‘Irreplaceable’ does not mean ‘good’

It was a requirement of administration that required a lot more soul-searching than I thought possible.

Our administrator, Monica Garcia, proposed a question to me: “If you die, what would happen?”

“Well,” I thought to myself. “All the businesses in the Yukon would close until after my funeral and grief counsellors would be brought into the schools.”

But, it turns out, this isn’t what she meant (and, to be fair, she framed her question to suggest it was a coma that may inflict me … but I knew what she meant).

It is her job to pull together a manual to explain how our company operates. If any of us were to die, lapse into a coma or enter a pole-sitting contest, the office would continue humming as efficiently as ever.

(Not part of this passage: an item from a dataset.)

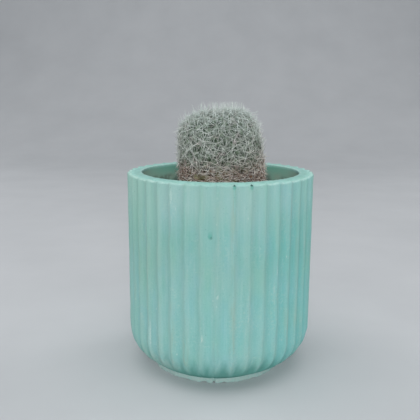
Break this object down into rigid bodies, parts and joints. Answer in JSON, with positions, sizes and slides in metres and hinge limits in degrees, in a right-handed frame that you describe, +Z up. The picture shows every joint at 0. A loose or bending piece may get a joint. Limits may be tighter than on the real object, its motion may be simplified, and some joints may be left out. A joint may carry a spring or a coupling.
{
  "type": "potted snowball cactus",
  "caption": "Short columnar cactus with spiral tubercles and white spines, standing in potting mix in a round fluted cement planter with a flat rim and a small foot.",
  "frame": {"origin": "middle of the pot's foot, on the surface that it stands on", "axes": "+Z up along the pot's axis; the view in the picture looks along +Y, with +X to the right"},
  "size_m": [0.1, 0.1, 0.1442],
  "materials": {
    "cement": "matte",
    "potting_mix": "matte",
    "plant": "matte"
  },
  "bodies": {
    "root": {"pot": "cement", "soil": "potting_mix", "cactus": "plant"}
  },
  "joints": []
}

This really wasn’t an issue even a year ago. As most people accurately guessed, we just made stuff up as we went along. Only Yukoner magazine has been successful since the launch of the Yukon News 50 years ago so, really, why waste our time writing policy and procedure manuals?

But now there are three papers and not just one, we have an administrator, a marketing and sales guy, four graphic designers and 80 writers.

Yeah. This is a going concern now. And what does happen if one of those valuable pieces were removed from this machine?

It was a lesson I learned 20 years ago as the operational manager of a Kmart: once a year, we would all be brought to head office for meetings and, once a year, one of our number would brag about how things are falling apart back at the store without him (in those days, it was mostly “hims”). The vice-president of operations would turn on a heel and rip into him: “If you are as good as you are supposed to be, your people and your systems will operate just fine without you!”

So, if I were to die, the continued smooth functioning of What’s Up Yukon would be a testament to my skills as an editor. Of course my ego would be served much better if this paper turned into the Penny Saver but, then again, I wouldn’t have an ego if I were dead.

OK. I’ll do it. Which is exactly where the soul-searching came in: Do I write my chapter of this manual as briefly as possible to give the next editors free rein to build their department as they see fit?

(Of course I am using the plural because my ego is still alive and well and assuming it will take a team of five to replace me.)

Or do I include every tool at my disposal, every procedure, every contact?

If I keep it brief, my boss will wonder what I do all day and why she pays me so much.

If I string it out to include every nuance, the next editor’s eyes would glaze over at some point.

Four years ago, when another company I was working for was up for sale, I flirted with the idea of applying for a job in communications with YTG. Public service … yeah, I liked the noble sound of that. But I never got past the job description.

“Who writes these things?” I wondered. “Oh … communications people … the ones who are being replaced.”

In the end, I compromised and dutifully wrote my chapter using 5,658 words. Umm, 5,657 words if you don’t count the sub-head: Summary.